§ **Your objective**: Write out, word for word, only the data from its first line to the line containing "zone = np.clip(zone, 0.0, 1.0) * front".

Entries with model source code
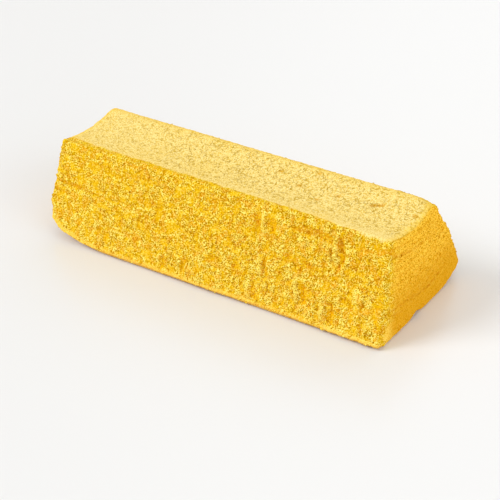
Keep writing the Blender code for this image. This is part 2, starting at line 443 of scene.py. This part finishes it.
torn += CHUNK_DEPTH * pulled * (0.45 * chunk - 0.30 - 0.75 * chunk_right)

# A seam between two layers is a bell-shaped groove, which comes and goes. It
# shows best where the cut is fine, high up on the left.
seam = np.exp(-(((layer - np.round(layer)) / SEAM_WIDTH) ** 2))
fine_cut = smooth_step(-0.02, -0.06, x) * smooth_step(0.010, 0.024, z)
seam_place = np.stack([x, y, np.round(layer) * 0.02], axis=-1)
seam_strength = 0.25 + 0.45 * fine_cut + wave(seam_place, 0.020, 81)
seam_cut = SEAM_DEPTH * np.clip(seam_strength, 0.0, 1.2) * seam

# Streaks are noise drawn out along the layers.
streak_place = np.stack([0.16 * x, 0.0 * y, depth], axis=-1) + 0.00015 * bend
streak = smooth_step(0.10, 0.60, wave(streak_place, STREAK_SIZE, 151))
zone_away = np.hypot(
    (x[:, None] - STREAKS[:, 0]) / STREAKS[:, 2],
    (z[:, None] - STREAKS[:, 1]) / STREAKS[:, 3],
)
zone = (STREAKS[:, 4] * smooth_step(1.2, 0.5, zone_away + 0.25 * bend[:, :1])).sum(axis=1)
zone = np.clip(zone, 0.0, 1.0) * front

height = SWELL_DEPTH * wave(plain, SWELL_SIZE, 91) * (1.0 - 0.65 * roller_side)
height -= seam_cut * (cut_side + 0.8 * cut_end) + STREAK_DEPTH * streak * zone

# A cleft's crest is a narrow ridge, and its slope falls away to the right of it.
# Such slopes and those of the chunks low down are calm, smoother than the rest,
# and turned from the window, and their gold colour is painted warm shade.
cleft_z = (z[:, None] + 0.0008 * bend[:, 1:2] - CLEFTS[:, 1]) / CLEFTS[:, 2]
cleft_x = x[:, None] + 0.0005 * bend[:, :1] - CLEFTS[:, 0] - CLEFT_LEAN * (z[:, None] - CLEFTS[:, 1])
cleft_x = cleft_x / CLEFTS[:, 3]
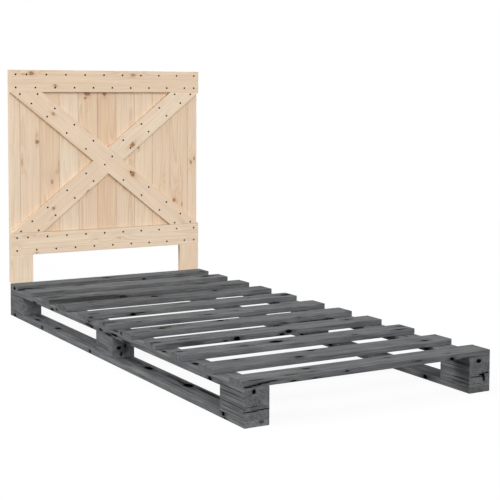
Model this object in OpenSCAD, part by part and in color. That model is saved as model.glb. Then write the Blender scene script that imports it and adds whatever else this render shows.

§ **Response to this exercise**:
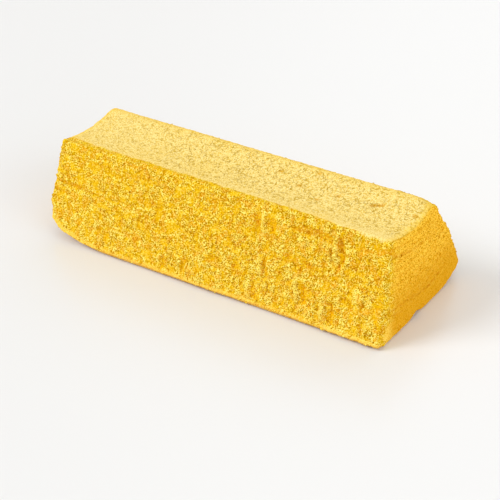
Keep writing the Blender code for this image. This is part 2, starting at line 443 of scene.py. This part finishes it.
torn += CHUNK_DEPTH * pulled * (0.45 * chunk - 0.30 - 0.75 * chunk_right)

# A seam between two layers is a bell-shaped groove, which comes and goes. It
# shows best where the cut is fine, high up on the left.
seam = np.exp(-(((layer - np.round(layer)) / SEAM_WIDTH) ** 2))
fine_cut = smooth_step(-0.02, -0.06, x) * smooth_step(0.010, 0.024, z)
seam_place = np.stack([x, y, np.round(layer) * 0.02], axis=-1)
seam_strength = 0.25 + 0.45 * fine_cut + wave(seam_place, 0.020, 81)
seam_cut = SEAM_DEPTH * np.clip(seam_strength, 0.0, 1.2) * seam

# Streaks are noise drawn out along the layers.
streak_place = np.stack([0.16 * x, 0.0 * y, depth], axis=-1) + 0.00015 * bend
streak = smooth_step(0.10, 0.60, wave(streak_place, STREAK_SIZE, 151))
zone_away = np.hypot(
    (x[:, None] - STREAKS[:, 0]) / STREAKS[:, 2],
    (z[:, None] - STREAKS[:, 1]) / STREAKS[:, 3],
)
zone = (STREAKS[:, 4] * smooth_step(1.2, 0.5, zone_away + 0.25 * bend[:, :1])).sum(axis=1)
zone = np.clip(zone, 0.0, 1.0) * front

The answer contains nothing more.